Freshwater lakes contain bacteria and protozoa. Seawater contains bacteria, algae, sand, and other particulates that can have a deleterious effect on the lung tissue, necessitating bronchoscopic lavage. Pool water is relatively devoid of bacteria, but chlorine can be irritating to the tracheobronchial tree, and it is very hypotonic. The major direct pulmonary insult is related to a reduction of surfactant and subsequent high surface tension and reduced compliance and atelectasis.

CRITICAL DECISION

Should prophylactic antibiotics be started in victims of submersion incidents?

Antibiotics should not be started prophylactically in all victims of submersion incidents.
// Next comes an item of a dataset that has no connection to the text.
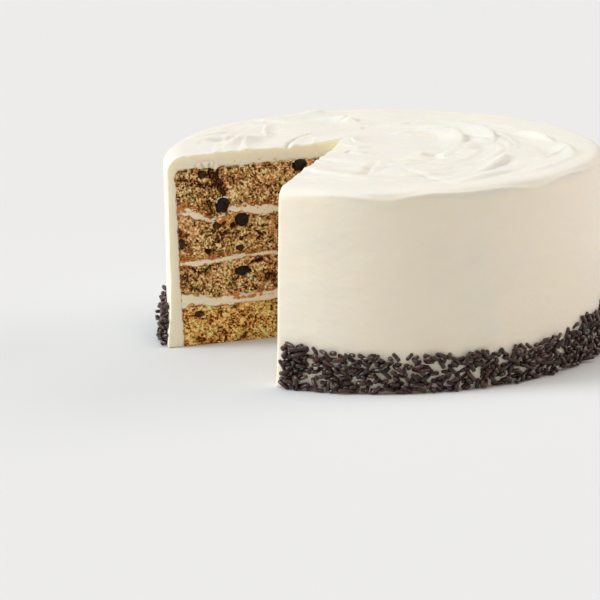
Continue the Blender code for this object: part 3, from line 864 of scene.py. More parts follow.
def crumb_relief(points, side, along, up, seed):
    """Depth of the crumb, how hollow each place is from 0 to 1, and its grain's tone.

    Grains are domes that fall by 0.4 d d, and where one is missing there is a pit with steep sides.
    """
    warp = 0.4 * MM * fractal(points, 1.6 * MM, 3, 3.0) + 0.9 * MM * noise(points, 4.2 * MM, 1.0)
    rise = 0.4 * MM * fractal(points, 1.6 * MM, 3, 9.0) + 0.9 * MM * noise(points, 4.2 * MM, 6.0)
    grain, second, tone = cells(along + warp, (up + rise) * 1.1, GRAIN, seed)
    share = MISSING * (1 + 0.8 * noise(points, 13 * MM, 2.0))
    missing = smooth_step((share - tone) / 0.08) * smooth_step((second - grain) / 0.3)
    small, _, chance = cells(along * 0.85 + 2 * rise, up + 2 * warp, SMALL_PIT, seed + 17)
    large, _, luck = cells(along * 0.7 - 2.2 * rise, up + 2.2 * warp, LARGE_PIT, seed + 31)
    pits = pit(small, 0.08 + 0.3 * chance) * (0.3 + 0.8 * chance) * (chance > 0.5)
    holes = pit(large, 0.05 + 0.16 * luck) * 1.4 * luck * (luck > 0.55)
    deepest = np.maximum(pits, holes)
    rough = fractal(points, 4.5 * MM, 3, 4.0)
    depth = 0.4 * grain ** 2 + 0.5 * missing + 0.8 * deepest + 0.4 * rough
    opened = opened_crumb(points, side, along, up)
    creases = 1 - smooth_step((second - grain) / 0.25)
    # Hollow darkens the colour: partly the crumb's own darker pits, partly painted shade in every
    # recess
    hollow = 0.9 * deepest + 0.55 * missing + 0.2 * creases + 0.3 * smooth_step(0.4 + rough) - 0.15
    return (depth + OPEN_DEPTH * opened) * MM, np.maximum(np.clip(hollow, 0, 1), opened), tone ** 2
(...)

In patients who develop secondary lung infections, culture and sensitivity testing is essential to identify the causative agents and guide antimicrobial treatment, because microbes such as Aeromonas hydrophilia, which are not sensitive to common antibiotic regimens, can be present.3,4 If an Aeromonas infection is proved, aminoglycosides and second- or third-generation cephalosporins such as ceftazidime are preferred.

CRITICAL DECISION

What else should be considered when treating victims of submersion incidents?
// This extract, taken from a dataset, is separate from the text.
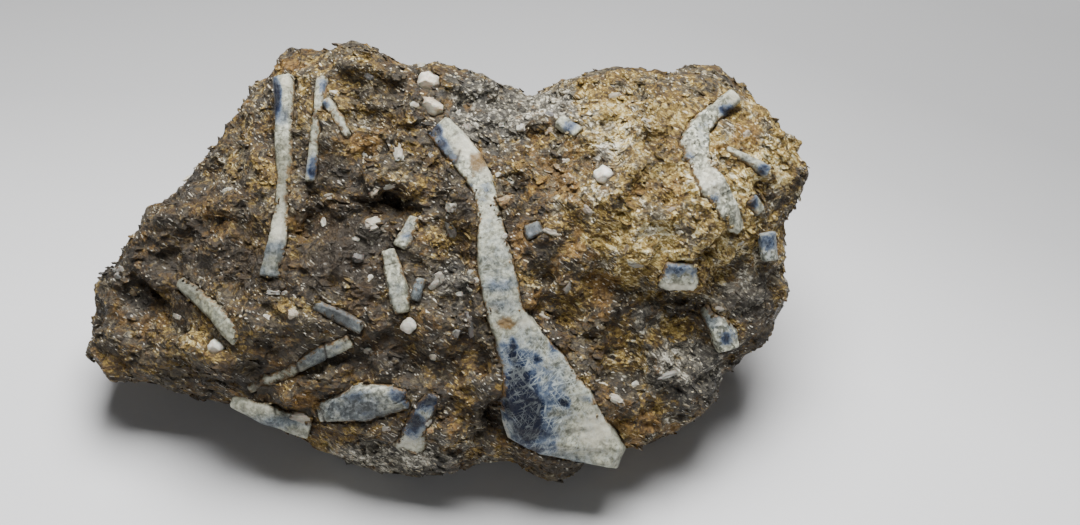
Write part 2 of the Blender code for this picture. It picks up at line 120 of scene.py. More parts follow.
# ---- node helpers
class Look:
    """A material or a sky in the making: each call adds a node and makes its links."""

    def __init__(self, name, group="materials"):
        self.owner = getattr(bpy.data, group).new(name)
        self.owner.use_nodes = True
        self.tree = self.owner.node_tree
        self.coords = self.add("TexCoord").outputs
        self.place = self.vector("SCALE", self.coords["Object"], scale=1 / MM)

    def add(self, kind, **settings):
        node = self.tree.nodes.new("ShaderNode" + kind)
        for key, value in settings.items():
            setattr(node, key, value)
        return node

    def put(self, socket, value):
        """Links a socket, or gives it a plain value."""
        if isinstance(value, bpy.types.NodeSocket):
            self.tree.links.new(value, socket)
        else:
            socket.default_value = value

    def put_all(self, node, values):
        for key, value in values.items():
            self.put(node.inputs[key], value)

    def math(self, operation, *values):
        node = self.add("Math", operation=operation)
        for socket, value in zip(node.inputs, values):
            self.put(socket, value)
        return node.outputs[0]

    def times(self, one, other):
        return self.math("MULTIPLY", one, other)

    def plus(self, total, *shares):
        """The total, with each (value, share) product added to it."""
        for value, share in shares:
            total = self.math("MULTIPLY_ADD", value, share, total)
        return total

    def larger(self, one, other):
        return self.math("MAXIMUM", one, other)

    def centred(self, value):
        """A value of 0 to 1, as -0.5 to 0.5."""
        return self.math("SUBTRACT", value, 0.5)

    def vector(self, operation, *values, scale=None):
        node = self.add("VectorMath", operation=operation)
        for socket, value in zip(node.inputs, values):
            self.put(socket, value)
        if scale is not None:
            self.put(node.inputs["Scale"], scale)
        return node.outputs["Value" if operation in ("DOT_PRODUCT", "LENGTH") else "Vector"]

    def noise(self, scale, detail=3, roughness=0.6, place=None, colour=False):
        node = self.add("TexNoise")
        self.put_all(node, {"Scale": scale, "Detail": detail, "Roughness": roughness})
        self.put(node.inputs["Vector"], place or self.place)
        return node.outputs["Color" if colour else "Fac"]

    def cells(self, place, scale):
        """Broken cells: their random colours, and the distance from their middles."""
        node = self.add("TexVoronoi")
        self.put_all(node, {"Vector": place, "Scale": scale})
        return node.outputs["Color"], node.outputs["Distance"]

    def parts(self, value, kind="Color"):
        """The three parts of a colour, or of a vector when the kind is XYZ."""
        node = self.add("Separate" + kind)
        self.put(node.inputs[0], value)
        return node.outputs

    def attribute(self, name):
        """What the mesh says at each point under a name, or 0."""
        return self.add("Attribute", attribute_name=name).outputs["Fac"]

    def step(self, value, low, high, start=0, end=1):
        """Goes softly from start to end while the value goes from low to high."""
        node = self.add("MapRange", interpolation_type="SMOOTHSTEP")
        limits = {"From Min": low, "From Max": high, "To Min": start, "To Max": end}
        self.put_all(node, {"Value": value, **limits})
        return node.outputs["Result"]

    def ramp(self, value, stops):
        """A colour for the value, from stops of (value, colour)."""
        node = self.add("ValToRGB")
        elements = node.color_ramp.elements
        while len(elements) < len(stops):
            elements.new(0.5)
        for element, (position, colour) in zip(elements, stops):
            element.position = position
            element.color = (*colour, 1)
        self.put(node.inputs["Fac"], value)
        return node.outputs["Color"]

    def mix(self, share, base, over):
        """The base colour with a share of another over it."""
        node = self.add("Mix", data_type="RGBA")
        self.put(node.inputs[0], share)
        for socket, value in ((node.inputs[6], base), (node.inputs[7], over)):
            self.put(socket, (*value, 1) if isinstance(value, tuple) else value)
        return node.outputs[2]

    def blend(self, base, over, value, low, high, most=1):
        """The base, with up to most of a colour over it as the value goes from low to high."""
        return self.mix(self.step(value, low, high, 0, most), base, over)

    def squeezed(self, direction, amount, warp):
        """Places drawn together across a direction of the part, and warped."""
        layer = self.vector("DOT_PRODUCT", self.place, direction)
        squeeze = self.vector("SCALE", direction, scale=self.times(layer, amount))
        bent = self.vector("SCALE", self.noise(0.22, colour=True), scale=warp)
        return self.vector("ADD", self.vector("ADD", self.place, squeeze), bent)

    def tilted(self, *turns):
        """The surface's normal turned by each (colour, amount); 0.5 is no turn."""
        normal = self.add("NewGeometry").outputs["Normal"]
        for colour, amount in turns:
            off = self.vector("SUBTRACT", colour, (0.5, 0.5, 0.5))
            normal = self.vector("ADD", normal, self.vector("SCALE", off, scale=amount))
        return self.vector("NORMALIZE", normal)

    def bump(self, height, distance, normal=None):
        """The normal over a height, where 1 is distance millimetres."""
        node = self.add("Bump")
        self.put_all(node, {"Height": height, "Distance": distance * MM, "Strength": 1})
        if normal is not None:
            self.put(node.inputs["Normal"], normal)
        return node.outputs["Normal"]

    def surface(self, values, shader="Principled BSDF"):
        """The material or sky, with these values of its shader."""
        self.put_all(self.tree.nodes[shader], values)
        return self.owner


# ---- the schist's material
# The rock's colours from dark to light, where it is brown, golden and grey.
EARTHY = [
    (0.04, (0.04, 0.035, 0.029)), (0.2, (0.048, 0.041, 0.031)), (0.34, (0.063, 0.05, 0.034)),
    (0.46, (0.086, 0.069, 0.043)), (0.58, (0.126, 0.104, 0.063)), (0.69, (0.22, 0.188, 0.118)),
    (0.8, (0.44, 0.395, 0.275)), (0.93, (0.9, 0.85, 0.69)),
]
AMBER = [
    (0.04, (0.042, 0.028, 0.016)), (0.2, (0.064, 0.04, 0.02)), (0.34, (0.096, 0.061, 0.025)),
    (0.46, (0.15, 0.096, 0.028)), (0.58, (0.254, 0.167, 0.042)), (0.7, (0.42, 0.3, 0.092)),
    (0.83, (0.65, 0.53, 0.235)), (0.96, (0.91, 0.85, 0.59)),
]
ASHEN = [
    (0.06, (0.036, 0.034, 0.03)), (0.26, (0.05, 0.046, 0.039)), (0.42, (0.078, 0.071, 0.058)),
    (0.58, (0.15, 0.138, 0.108)), (0.72, (0.33, 0.305, 0.24)), (0.9, (0.78, 0.75, 0.63)),
]
IRON_BROWN, IRON_ORANGE = (0.068, 0.033, 0.012), (0.34, 0.19, 0.048)
# Painted shade: in the gaps between the rock's chips, and over its dark patches, some of which are its own
# darker parts.
PAINTED_CREVICE_SHADE, HOLLOW_SHADE = (0.04, 0.03, 0.021), (0.036, 0.027, 0.018)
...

Keep in mind the possibility that a medical emergency preceded and caused the submersion incident, especially in unusual instances such as an adult submerged in a bathtub.

Depending on the specific case and clinical suspicion, an ECG and cardiac testing, toxicology screening, anticonvulsant medication serum levels, etc., might be warranted.

In children, report any suspicious submersion incident to social services and the necessary authorities.

Case Resolution

Because the 9-year-old who had bumped his head while swimming had faint wheezing and coughing, the emergency physician decided to keep the child for observation for four hours. A chest radiograph was obtained and appeared normal. A few hours into his observation, the patient’s oxygen saturation was noted to be 92% on room air. Arterial blood gasses were obtained and revealed respiratory acidosis and mild hypoxemia, which was corrected with oxygen delivered by nasal cannula.

Repeat chest film 12 hours later showed mild bilateral interstitial infiltrates. At this time, the patient was admitted to the pediatric floor for further observation. Sputum cultures grew only normal flora; he remained afebrile, and antibiotics were not needed.

After three days in the hospital, the patient no longer had an oxygen requirement, his oxygen saturations were improved, he was completely asymptomatic, and he was discharged home.

Summary

Victims of submersion incidents can present anywhere on the spectrum of illness from completely asymptomatic to cardiorespiratory arrest. Frequently, asymptomatic patients can be safely discharged home if vital signs remain stable and the patient remains asymptomatic after a four- to six-hour period of observation. Patients who develop any symptoms during observation or who have abnormal vital signs should be admitted for further observation and treatment.

References

1. Centers for Disease Control and Prevention. Swimming and recreational water safety. In: Health Information for International Travel 2005-2006. Atlanta, GA: US Department of Health and Human Services, Public Health Service; 2005.
2. Centers for Disease Control and Prevention, National Center for Injury Prevention and Control. Web-based Injury Statistics Query and Reporting System (WISQARS). 2008. Available at: www.cdc.gov/ncipc/wisqars. Accessed March 23, 2008.
3. Newman AB, Stewart RD. Submersion incidents. In: Auerbach PD, ed. Wilderness Medicine: Management of Wilderness and Environmental Emergencies. Chicago, IL: Mosby; 1995:1209-1233.
4. Falk JL, Escowitz HE. Submersion injuries in children and adults. Semin Respir Crit Care Med. 2002;23(1):47-55.
5. Robinson MD, Seward PN. Submersion injury in children. Pediatr Emerg Care. 1987;3:44-49.
6. Falk JL, Escowitz HE. Submersion injuries in children and adults. Semin Respir Crit Care Med. 2002;23:47–55.
7. Swanson ME, Tilelli JA, Causey AL. Predicting discharge in uncomplicated near-drowning. Am J Emerg Med. 2000;18(1):9-11.
8. Rafaat KT, Spear RM, Kuelbs C, et al. Cranial computed tomographic findings in a large group of children with drowning: diagnostic, prognostic, and forensic implications. Pediatr Crit Care Med. 2008;9:567-572.
9. Pratt FD, Haynes BE. Incidence of “secondary drowning” after saltwater submersion. Ann Emerg Med. 1986;15:1084-1087.